Binaural Rendering of Spherical Microphone Array Signals

Licentiate thesis, 2021

The presentation of extended reality for consumer and professional applications requires major advancements in the capture and reproduction of its auditory component to provide a plausible listening experience. A spatial representation of the acoustic environment needs to be considered to allow for movement within or an interaction with the augmented or virtual reality. This thesis focuses on the application of capturing a real-world acoustic environment by means of a spherical microphone array with the subsequent head-tracked binaural reproduction to a single listener via headphones. The introduction establishes the fundamental concepts and relevant terminology for non-experts of the field. Furthermore, the specific challenges of the method due to spatial oversampling the sound field as well as physical limitations and imperfections of the microphone array are presented to the reader.
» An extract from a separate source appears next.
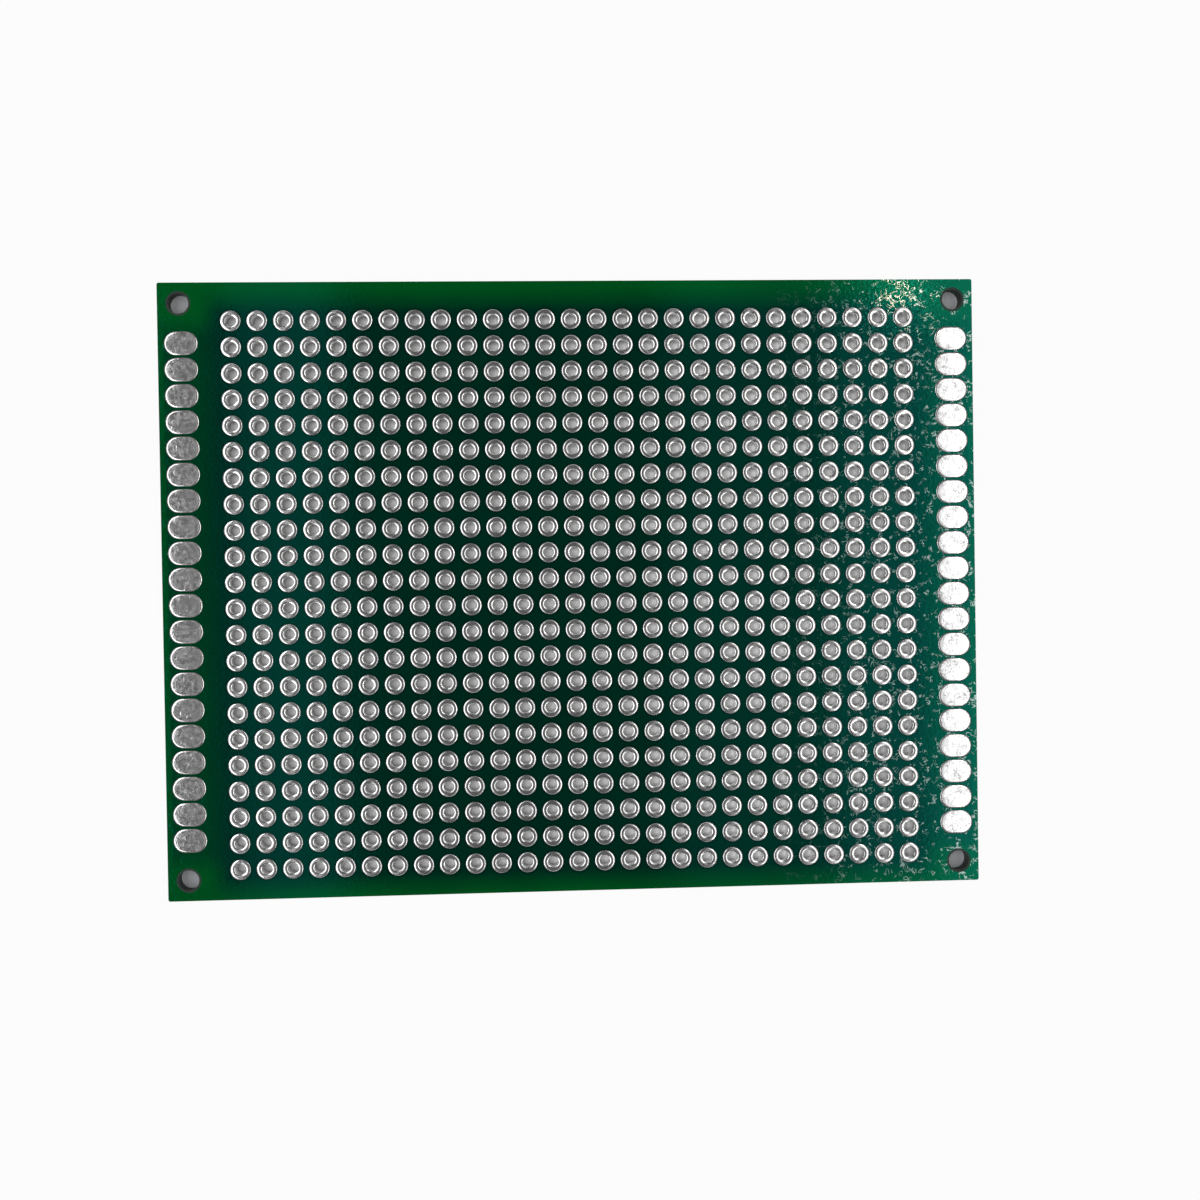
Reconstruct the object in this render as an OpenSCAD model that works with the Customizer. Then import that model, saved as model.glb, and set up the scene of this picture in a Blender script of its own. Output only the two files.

The first objective of this thesis was to develop a software in the Python programming language, which is capable of performing all required computations for the acoustic rendering of the captured signals in real-time. The implemented processing pipeline was made publicly available under an open-source license. Secondly, specific parameters of the microphone array hardware as well as the rendering software that are required for a perceptually high reproduction quality have been identified and investigated by means of multiple user studies. Lastly, the results provide insights into how unwanted additive noise components in the captured microphone signals from different spherical array configurations contribute to the reproduced ear signals.